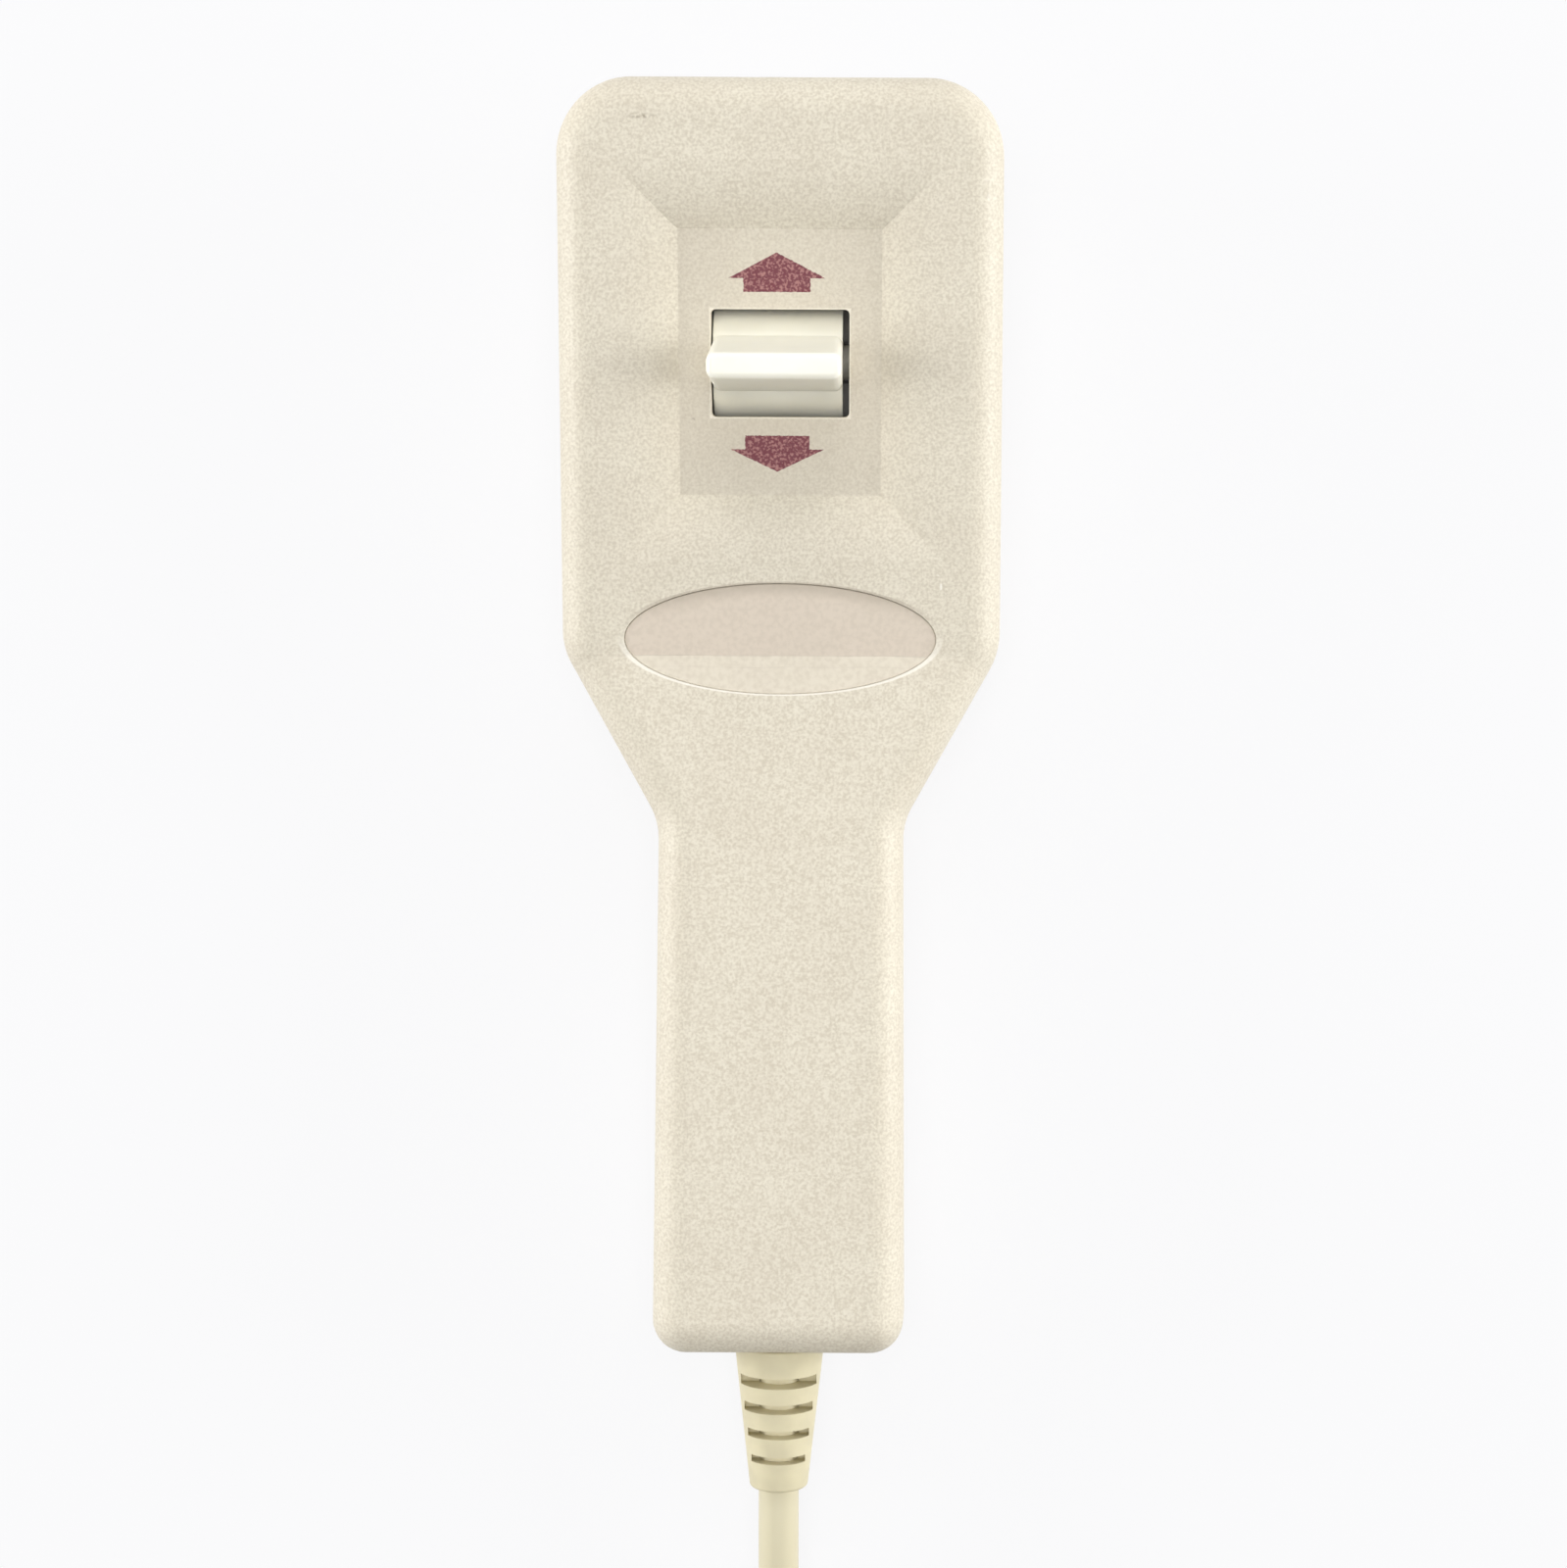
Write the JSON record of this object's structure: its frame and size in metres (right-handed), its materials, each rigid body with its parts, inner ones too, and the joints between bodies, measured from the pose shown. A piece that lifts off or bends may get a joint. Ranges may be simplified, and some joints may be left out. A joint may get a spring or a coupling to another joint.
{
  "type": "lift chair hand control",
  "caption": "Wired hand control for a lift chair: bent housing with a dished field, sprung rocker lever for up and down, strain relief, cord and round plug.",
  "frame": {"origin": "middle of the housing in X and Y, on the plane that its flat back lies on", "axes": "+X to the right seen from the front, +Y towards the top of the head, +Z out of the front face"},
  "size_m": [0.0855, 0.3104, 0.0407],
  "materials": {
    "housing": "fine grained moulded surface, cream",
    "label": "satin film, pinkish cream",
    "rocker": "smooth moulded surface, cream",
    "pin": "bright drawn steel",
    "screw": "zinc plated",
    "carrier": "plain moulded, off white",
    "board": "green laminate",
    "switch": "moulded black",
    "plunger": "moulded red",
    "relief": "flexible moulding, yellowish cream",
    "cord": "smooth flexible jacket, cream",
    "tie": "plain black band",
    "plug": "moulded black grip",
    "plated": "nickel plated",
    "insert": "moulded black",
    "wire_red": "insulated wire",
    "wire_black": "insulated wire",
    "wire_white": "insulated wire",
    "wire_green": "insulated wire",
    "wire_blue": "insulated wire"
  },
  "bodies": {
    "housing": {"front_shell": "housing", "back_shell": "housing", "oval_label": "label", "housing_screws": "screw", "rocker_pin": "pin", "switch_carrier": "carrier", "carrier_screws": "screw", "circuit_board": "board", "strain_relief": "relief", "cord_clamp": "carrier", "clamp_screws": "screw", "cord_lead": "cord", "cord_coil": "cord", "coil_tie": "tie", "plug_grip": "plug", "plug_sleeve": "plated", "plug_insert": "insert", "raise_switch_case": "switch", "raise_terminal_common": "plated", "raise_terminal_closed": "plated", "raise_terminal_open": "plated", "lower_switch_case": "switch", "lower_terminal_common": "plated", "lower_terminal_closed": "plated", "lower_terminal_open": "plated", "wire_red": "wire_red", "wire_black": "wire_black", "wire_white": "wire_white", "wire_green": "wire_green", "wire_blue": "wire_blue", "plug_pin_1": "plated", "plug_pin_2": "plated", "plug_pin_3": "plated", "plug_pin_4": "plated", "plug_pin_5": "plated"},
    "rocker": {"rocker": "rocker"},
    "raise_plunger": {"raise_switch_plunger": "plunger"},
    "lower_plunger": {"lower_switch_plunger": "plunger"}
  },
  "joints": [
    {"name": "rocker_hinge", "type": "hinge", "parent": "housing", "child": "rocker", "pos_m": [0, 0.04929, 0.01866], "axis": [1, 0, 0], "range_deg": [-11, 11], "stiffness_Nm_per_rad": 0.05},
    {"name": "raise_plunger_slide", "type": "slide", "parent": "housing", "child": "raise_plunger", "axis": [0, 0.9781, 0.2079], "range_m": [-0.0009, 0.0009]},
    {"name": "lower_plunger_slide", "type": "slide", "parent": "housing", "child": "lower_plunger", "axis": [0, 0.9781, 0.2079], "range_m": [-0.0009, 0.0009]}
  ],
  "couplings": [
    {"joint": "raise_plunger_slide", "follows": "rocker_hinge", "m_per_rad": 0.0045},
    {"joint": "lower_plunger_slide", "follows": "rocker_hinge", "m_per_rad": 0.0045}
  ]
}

-----

Copy out each line of the listing that holds "bodies".

#### Result
Write the JSON record of this object's structure: its frame and size in metres (right-handed), its materials, each rigid body with its parts, inner ones too, and the joints between bodies, measured from the pose shown. A piece that lifts off or bends may get a joint. Ranges may be simplified, and some joints may be left out. A joint may get a spring or a coupling to another joint.
  "bodies": {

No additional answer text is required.